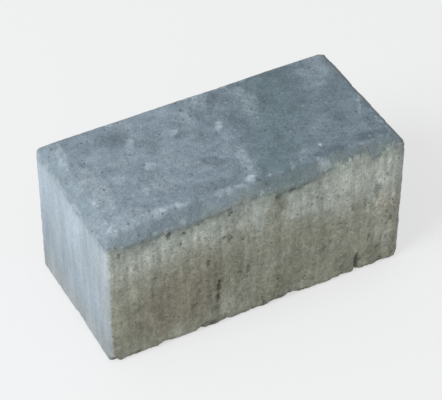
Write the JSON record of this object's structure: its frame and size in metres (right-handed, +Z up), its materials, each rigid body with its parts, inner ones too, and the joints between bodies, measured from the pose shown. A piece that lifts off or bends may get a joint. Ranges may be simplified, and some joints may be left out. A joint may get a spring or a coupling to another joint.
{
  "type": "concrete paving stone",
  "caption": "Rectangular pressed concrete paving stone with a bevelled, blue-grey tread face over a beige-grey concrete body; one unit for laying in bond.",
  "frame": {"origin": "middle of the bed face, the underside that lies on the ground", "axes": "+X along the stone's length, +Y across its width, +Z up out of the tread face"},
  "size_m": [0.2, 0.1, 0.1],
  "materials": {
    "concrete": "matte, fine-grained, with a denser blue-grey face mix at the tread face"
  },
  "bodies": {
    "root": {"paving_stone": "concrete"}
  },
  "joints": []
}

※

== TO BE DONE ==
Extract each line from the listing above, please, and repeat it exactly.

== ANSWER ==
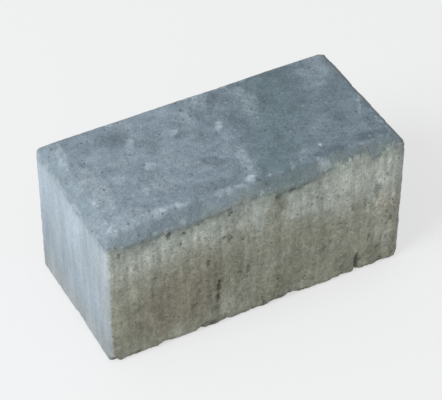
Write the JSON record of this object's structure: its frame and size in metres (right-handed, +Z up), its materials, each rigid body with its parts, inner ones too, and the joints between bodies, measured from the pose shown. A piece that lifts off or bends may get a joint. Ranges may be simplified, and some joints may be left out. A joint may get a spring or a coupling to another joint.
{
  "type": "concrete paving stone",
  "caption": "Rectangular pressed concrete paving stone with a bevelled, blue-grey tread face over a beige-grey concrete body; one unit for laying in bond.",
  "frame": {"origin": "middle of the bed face, the underside that lies on the ground", "axes": "+X along the stone's length, +Y across its width, +Z up out of the tread face"},
  "size_m": [0.2, 0.1, 0.1],
  "materials": {
    "concrete": "matte, fine-grained, with a denser blue-grey face mix at the tread face"
  },
  "bodies": {
    "root": {"paving_stone": "concrete"}
  },
  "joints": []
}